When is a deadline not a deadline? That’s the big question, as the federal government, states, and regional organizations create aggressive schedules with little chance of being met. Suddenly, as deadlines approach, metrics are described as “aspirational,” and messaging is twisted to “how far we’ve come,” rather than “how much we’re missing the mark.” It seems when aspiration meets reality, reality has the upper hand.

If you dig a bit, you can see the underlying real-world situations that are getting in the way of the lofty goals. Oil & Energy did just that, looking at some of the most aggressive policies to see where deadlines were being dropped.

It is a global issue. In fact, the U.N Environmental Programme subtitled its “Emissions Gap Report of 2023,” produced in advance of COP 28, with the devastating, “Broken Record: Temperatures hit new highs, yet world fails to cut emissions (again).” The report stated, “even in the most optimistic scenario considered in this report, the chance of limiting global warming to 1.5°C is only 14 percent, and the various scenarios leave open a large possibility that global warming exceeds 2°C or even 3°C.”


U.S. Targets

Nationally, the Biden Administration has set the goal for the government to be a net-zero contributor by 2050 by slashing emissions from operations and transitioning its fleets to all-electric cars and trucks. That would require a 50-52 percent reduction of domestic greenhouse gas emissions below 2005 levels by 2030. However, in its 2023 Annual Energy Outlook (it has not produced a 2024 edition), the Energy Information Administration predicted that U.S. energy-related carbon emissions would only decrease between 25 and 38 percent by 2030.

Why isn’t the U.S. going to hit the mark? The 2024 Offshore Wind Market Report notes that the country has 12 GW of offshore wind capacity, and that by 2030 will have 14 GW operation – far short of the Administration’s goal of 30 GW by 2030. While the report predicts that the country will reach 30 GW only three years later, it notes that there were serious problems with costs, availability, and infrastructure, which led to projects being canceled and delayed.

The Massachusetts Institute of Technology released a report in July 2024 that determined that the U.S. likely won’t be able to meet its climate goals or decarbonize the electric grid by 2050 unless it adopts additional reforms to speed the interconnection process.

Another national issue? Electric vehicles. In the real world, consumers are concerned about charging infrastructure, purchase price, actual driving distance per charge, and limited model availability.
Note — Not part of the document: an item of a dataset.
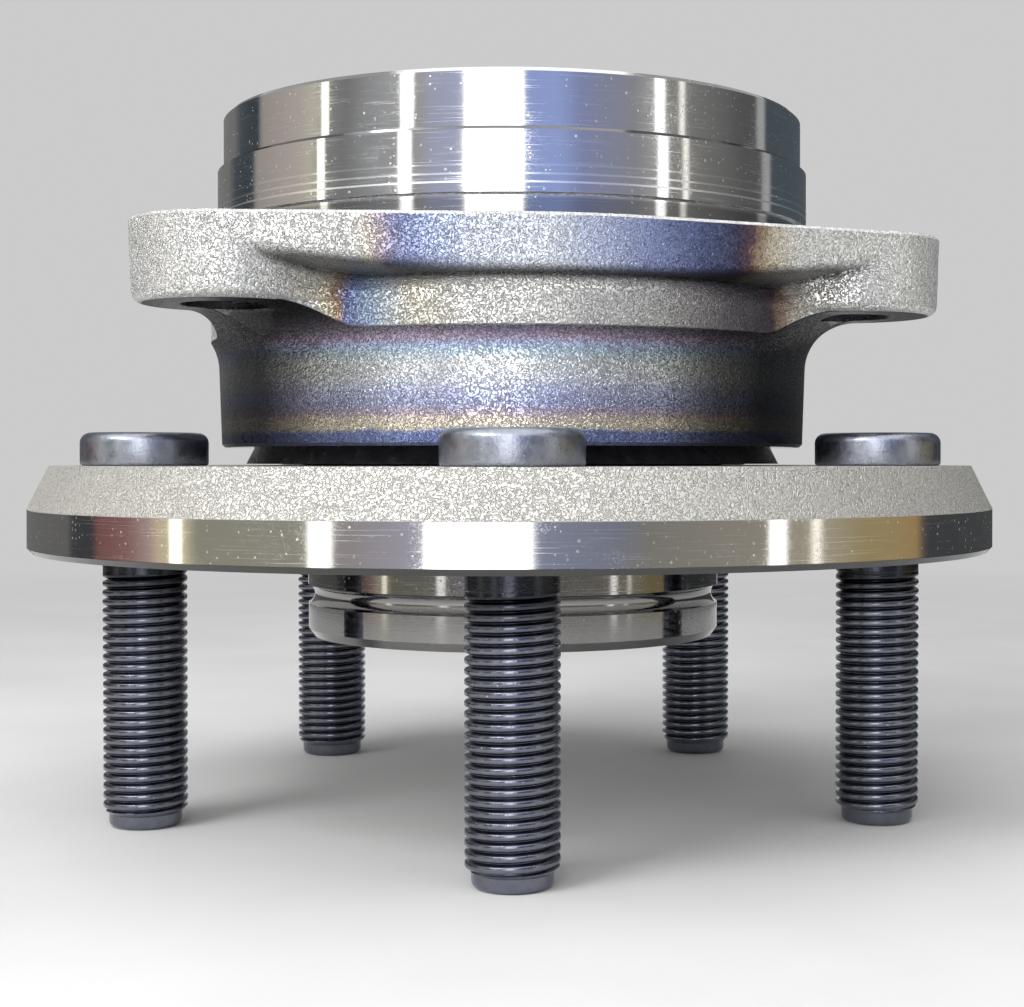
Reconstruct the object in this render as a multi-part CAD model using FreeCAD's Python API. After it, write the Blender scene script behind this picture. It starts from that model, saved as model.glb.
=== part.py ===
import FreeCAD
import Part
import math
import os

# Driven wheel hub unit with a double-row angular-contact ball bearing.
# The origin is the centre of the wheel mounting face. Z runs inboard, the studs point to -Z,
# and the first stud points to -Y. Sizes are in millimetres and angles in degrees.

# Wheel flange
wheel_flange_r = 82.05
wheel_flange_t = 14.2
rim_band_h = 7.1
rim_top_r = 78.6
rim_chamfer = 0.9
flange_root_fillet = 3.0

# Wheel pilot ring on the outboard side
wheel_pilot_r = 35.7
brake_pilot_r = 35.8
brake_pilot_l = 6.25
pilot_groove_w = 3.15
pilot_groove_d = 1.0
wheel_pilot_l = 4.3
pilot_lead_l = 1.4
pilot_lead_r = 1.0
pilot_root_relief = 0.6

# Wheel studs
stud_count = 5
stud_first_angle = -90.0
stud_circle_r = 63.5
stud_thread_r = 6.95
stud_knurl_r = 7.3
stud_reach = 44.7
stud_dog_r = 5.85
stud_dog_l = 4.0
stud_dog_chamfer = 0.7
stud_head_r = 10.3
stud_head_h = 5.4
stud_head_edge = 1.7
stud_head_foot = 0.5
stud_hole_chamfer = 0.6

# Bearing
ball_r = 6.35
ball_count = 15
pitch_r = 37.0
row_spread = 27.0
bearing_mid_z = 45.0
contact_angle = 38.0
race_conformity = 1.04
race_play = 0.05
race_shoulder_h = 3.8
race_lip_h = 0.35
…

All this led to JD Power reporting that only 24 percent of shoppers are “very likely” to consider purchasing an EV, from 26 percent last year; and shoppers identifying as “overall likely” to consider an EV dropped three points to 58 percent.


RGGI Deadlines

In 2009, the Regional Greenhouse Gas Initiative (RGGI) was founded when northeastern states joined in a cooperative effort to reduce power section CO2 emissions through a regional, market-based, cap-and-trade program. The environmental activists were thrilled. Today, the RGGI is getting pushback from those same groups. RGGI is supposed to regularly assess the impacts on the program, and in February, 2021, announced it was initiating its Third Program Review. While results were supposed to take two years, RGGI later moved that deadline to January 2024. As calendar pages flipped well beyond the first month, the Acadia Center and other state environmental groups had had enough, and in July submitted individual letters the leaders of each state’s department of environmental protection (or equivalent), with local associations signing on.
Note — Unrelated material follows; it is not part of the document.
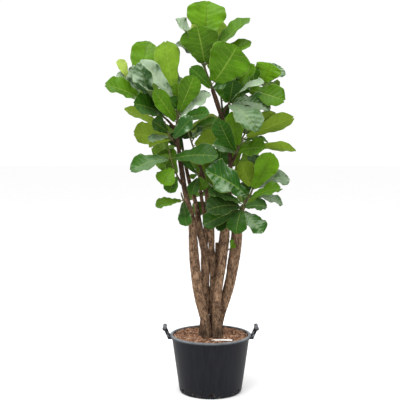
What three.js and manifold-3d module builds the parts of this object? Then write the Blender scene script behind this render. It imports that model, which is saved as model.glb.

The letter stated that, “It has been almost three and a half years since that announcement, and we, your constituents, have grown increasingly concerned with the lack of communication and engagement from the RGGI States and RGGI Inc. during this Third Program Review… So, in simple terms, our organizations respectfully ask: when should we expect the RGGI states to take action to complete the Program Review? Not only is there a need to clarify the Third Program Review schedule, but there is also a need for the RGGI states to respond, from a substantive point of view to the comments you solicited, and we provided. While the RGGI States were responsive to comments filed during this Program Review in October 2021, November 2021, and December 2021, we have received no response from the RGGI member states to our comments filed in March of 2023 and September 2023.”

Of course, just as all politics are local, all environmental policies are local as well. Governors are as likely to propose beyond-optimistic environmental policies as presidents, and just as likely to miss their marks. This is not a complete review of the status of all the regulations and standards currently in play (look for the Annual State Energy Update in our January/February issue), but a brief review of recent updates.


New York

New York’s 2019 Climate Leadership and Community Protection Act was a groundbreaking announcement that the Empire State would lead the way in reducing carbon emissions, and set one of the first flags for net-zero emissions by 2050. Of course, there were smaller targets along the way, with several set for 2024.

  • January 1, 2024: regulations were supposed to be set so that the state would be able to achieve its core emissions targets. These have not been released. In December, 2023, the state released a pre-proposal for a cap-and-invest plan, but has not yet even issued draft rules for the program.
  • June 1, 2024: The Department of Environmental Conservation was supposed to have produced a strategy to improve air quality in vulnerable communities. Now the Department will be holding “listening sessions” over the summer.
  • July 1, 2024: Five years in, the state was supposed to publish an official progress report on all its renewable energy mandates. Earlier this year, the Department of Public Services announced that a draft would be released sometime in July and then undergo the required 60-day public comment period. As of this writing, the draft has not been presented.
  • More deadlines will be approaching in 2025, but overall, it is determined unlikely that New York will hit the 2030 goal of a 40 percent emissions reduction from 1990 levels.

One can not discuss New York’s environmental activities without mention of the disastrous Congestion Pricing fiasco. After years of development and billions of dollars invested, the Congestion Pricing plan for Midtown Manhattan was set to launch at the end of June. At the last minute, Governor Hochul pulled a U-turn worthy of a yellow cabbie and pulled the plug indefinitely, despite previous announcements about the environmental and financial benefits of the program.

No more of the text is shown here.